The distinction between “promotion” (Buy a natural diamond!) and “education” (Here is the history and rarity of a natural diamond vs. a lab-grown one) is the narrow corridor the industry hopes to walk. If the GIA cannot fund the NDC directly, the trade groups hope it can at least ramp up its educational content to highlight the unique geological story of natural diamonds—a story that lab-grown stones simply cannot tell.

Redefining Consumer Protection in 2026

The industry’s argument is that “consumer protection” in 2026 should include protecting the consumer’s investment. If a consumer buys a lab-grown diamond thinking it will hold its value, only to see the market price drop by 50% a year later, have they been protected? The trade groups argue that by educating the public on the inherent value of natural stones, the GIA would be fulfilling its mission of protecting the public from making uninformed luxury purchases.

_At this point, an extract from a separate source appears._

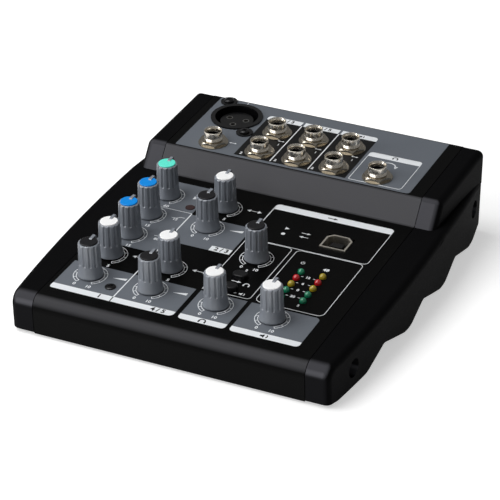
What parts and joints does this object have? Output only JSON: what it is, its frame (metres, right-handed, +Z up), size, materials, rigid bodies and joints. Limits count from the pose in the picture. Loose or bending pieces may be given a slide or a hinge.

What Lies Ahead for the Natural Diamond Market?

The GIA’s refusal creates a significant hurdle for the Natural Diamond Council. Without a “toll at the bridge,” the burden of funding the next “A Diamond is Forever” campaign remains on the shoulders of individual miners and voluntary trade contributions.

However, the 15 organizations are not giving up. Rumors within the trade suggest they are exploring other “surcharge” models, perhaps through major retailers or regional trading hubs like Dubai and Antwerp.

As the battle between natural and lab-grown stones intensifies, the industry is learning a hard lesson: prestige is not a birthright; it must be defended. While the GIA will remain the “referee” in the lab, the “players” on the field—the manufacturers and retailers—must now find a new way to pay for the stadium lights.

The standoff highlights the delicate balance between the science of gemology and the business of luxury. For now, the GIA will continue to provide the grades, but the industry will have to look elsewhere to find the gold—or the diamonds—needed to keep its story alive in the hearts of consumers.